We get the sense, very early on in the story of the birth of Jesus, that there is A LOT OF WAITING. Elizabeth and Zechariah have been waiting for years for God to give them a baby, Now, they are waiting to meet their child and see if he really will be a modern-day prophet. Luke chapter one tells us that there are people are waiting outside the temple. Zechariah is waiting to speak again. Mary is waiting to see how her pregnancy unfolds. 

On an even larger scale, there has been a time of silence, and God’s people have been waiting to hear something from Him again.

In the middle of all that waiting, Mary arrives at Elizabeth’s house. She barely gets in the door and Elizabeth’s baby—that prophet baby—leaps in his mother womb. He points to Jesus. And moved by the Holy Spirit, Elizabeth yells out, “Blessed are you Mary and Blessed is the child you will bear. Blessed is she who has believed that what the Lord has said to her will be accomplished!”

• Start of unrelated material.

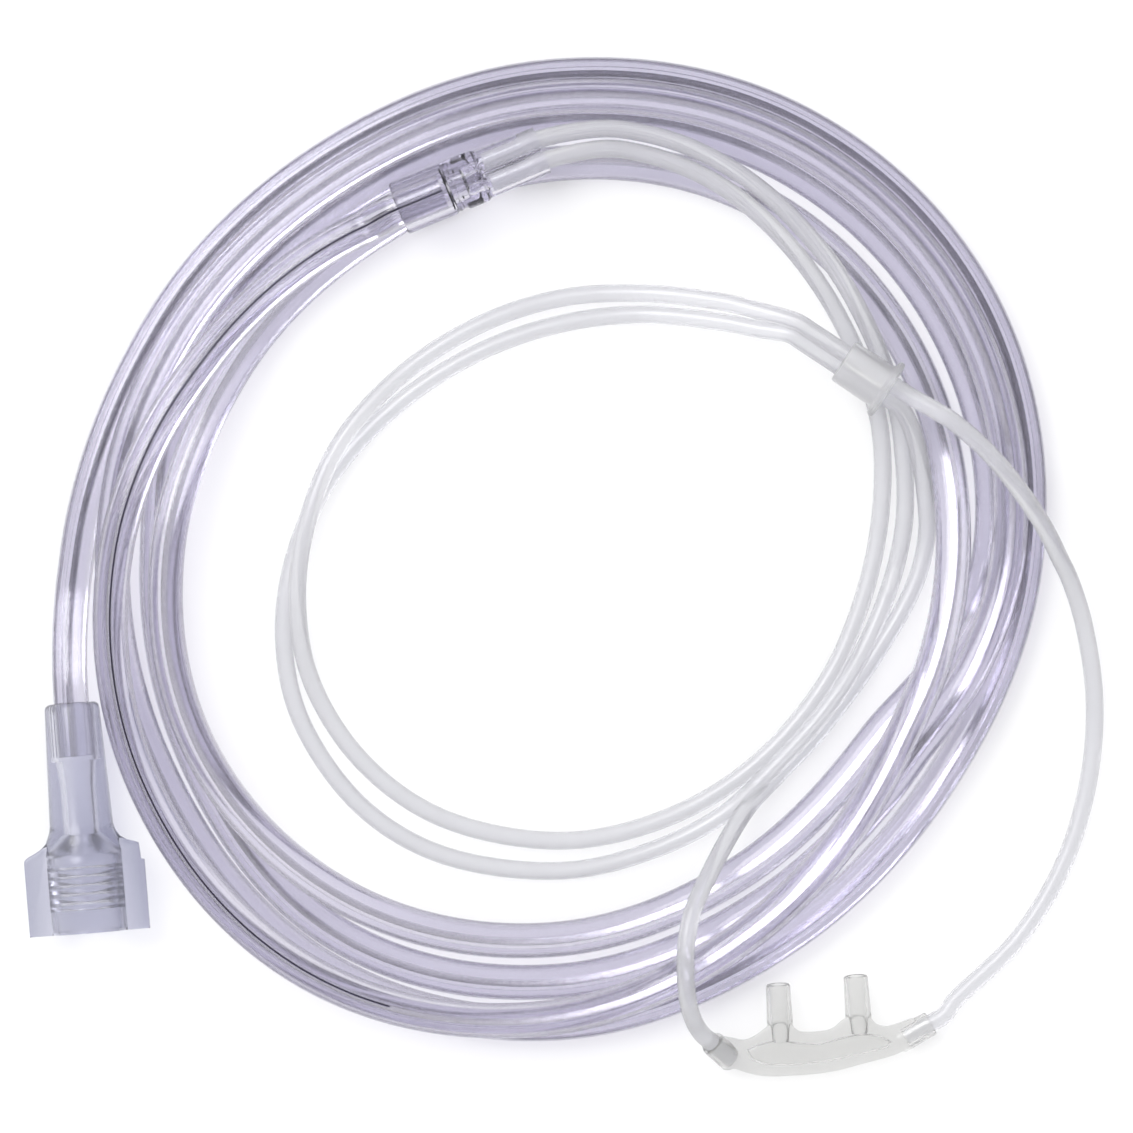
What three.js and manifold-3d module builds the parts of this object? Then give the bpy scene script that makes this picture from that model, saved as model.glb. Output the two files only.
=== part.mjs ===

And that’s when Mary bursts into her song….
     Mary is praising God because He is finally breaking His silence.

It is as if the entire world is ripe with waiting, full with pregnancy, ready to go into labor. Everything politically, financially, emotionally, spiritually is just bursting at the seams for this long-awaited tipping point and God is finally about to do what He promised to do generations ago. Mary finds herself at the center of it all, and she can’t respond in any other way than praise. It is like she is going to explode if she doesn’t burst into song and celebrate what God is doing!

Luke has written Jesus’s birth story with such drama and anticipation. An angel of God has appeared on the scene, A prophet is coming again, God’s spirit was moving like it had in the ancient days. God was finally acting amongst His people again.

See, the birth of Jesus isn’t some sweet silent night. 

In fact, it’s the opposite. 

God was about to make the loudest noise He had ever made in the first cries of that baby boy, Jesus.